J.P. Morgan downgraded Heineken to neutral from overweight, citing no new management and limited strategic clarity despite a Q1 2026 organic sales beat of 2.8% versus 2.2% expected. The firm expects growth to decelerate in Q2, with Americas weakness and only temporary APAC strength, even as Heineken maintained full-year 2026 organic EBIT growth guidance of 2-6%. J.P. Morgan kept FY26 EPS at €5.41 and FY27 EPS at €5.85, both above consensus, but still sees the stock struggling near term.

Analysis

This is less about a one-quarter earnings beat and more about the market pricing a governance overhang. When a staples name is cheap on headline multiples but lacks a credible medium-term operating reset, the multiple can stay trapped despite decent top-line execution; that dynamic tends to favor the more straightforward compounders in the same shelf-space battleground.
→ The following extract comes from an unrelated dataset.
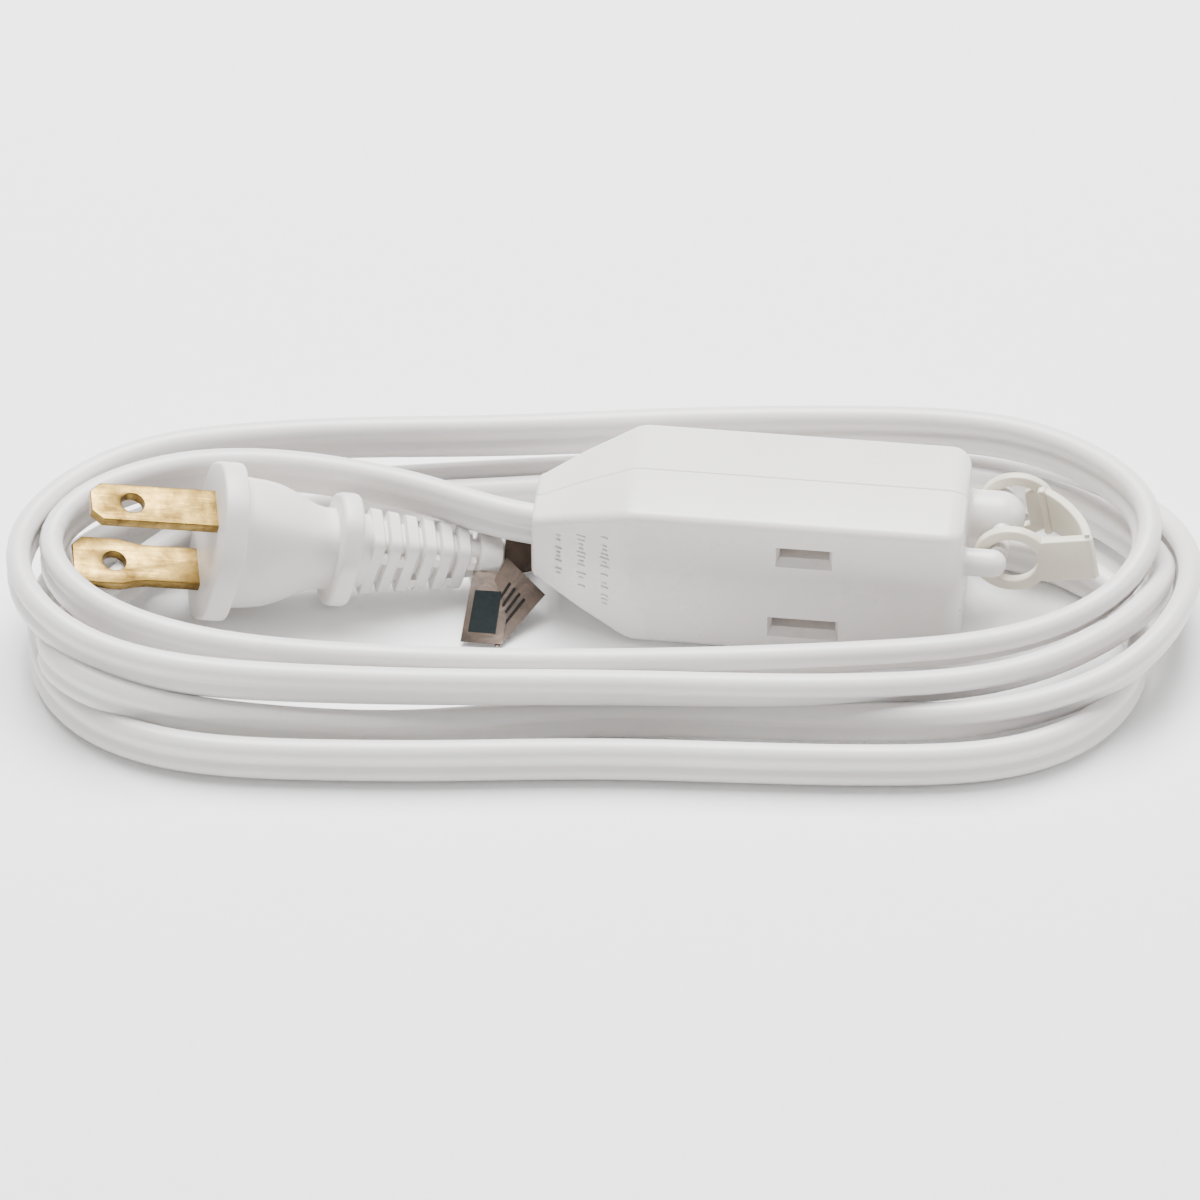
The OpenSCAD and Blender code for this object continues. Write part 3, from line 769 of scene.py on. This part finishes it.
# %% Moulded marks on the nose
random.seed(4)
slope = math.atan2(depth - NOSE_DEPTH, NOSE_L)
marks = []
for along, span in ((0.28, 8.0), (0.52, 10.5), (0.76, 12.5)):
    height = mid_z + span / 2
    while height > mid_z - span / 2:
        stroke = random.choice((0.7, 1.1, 1.4))
        x = nose_x + NOSE_L * along
        y = -(NOSE_DEPTH + (depth - NOSE_DEPTH) * along)
        bar = flat_part([soft_box(stroke, 0.34, 0.15, 3)], 0.34, 0.1)
        turn = Matrix.Rotation(-slope, 4, "Z") @ Matrix.Rotation(math.pi / 2, 4, "X")
        marks.append(moved(bar, Matrix.Translation((x, y, height)) @ turn))
        height -= random.choice((0.75, 0.75, 1.5))


def join_into(piece, meshes):
    """Adds meshes in millimetres to a finished piece."""
    extra = join("extra", meshes)
    whole = bmesh.new()
    whole.from_mesh(piece.data)
    whole.from_mesh(extra.data)
    whole.to_mesh(piece.data)
    whole.free()
    piece.data.set_sharp_from_angle(angle=math.radians(32))
    bpy.data.objects.remove(extra)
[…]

In practice, capital should migrate toward the names with either clearer cost-out levers or better geographic mix, because retailers and distributors will reward consistent trade spend, not just one-off volume strength. The second-order issue is that pricing power is likely nearing a ceiling while volume elasticity is worsening in the weaker regions. If the category is normalizing into slower consumption and higher promotional intensity, then the next leg of performance depends on management credibility and allocation discipline, not just organic growth. That makes the risk skew asymmetric over the next 1-3 months: modest downside if macro stabilizes, but meaningful underperformance if Americas softness persists and Europe cannot offset it. The contrarian angle is that the disappointment may already be sufficiently visible in the valuation, so the stock is not necessarily a fresh short unless the market starts discounting a reset in guidance or a delayed leadership transition. The cleaner expression is relative value: own the names with clearer catalysts and short the one where the debate is increasingly about execution transition rather than demand inflection. For the broader sector, this argues for a barbell of premium-quality operators versus value traps, rather than a blanket overweight to beverages.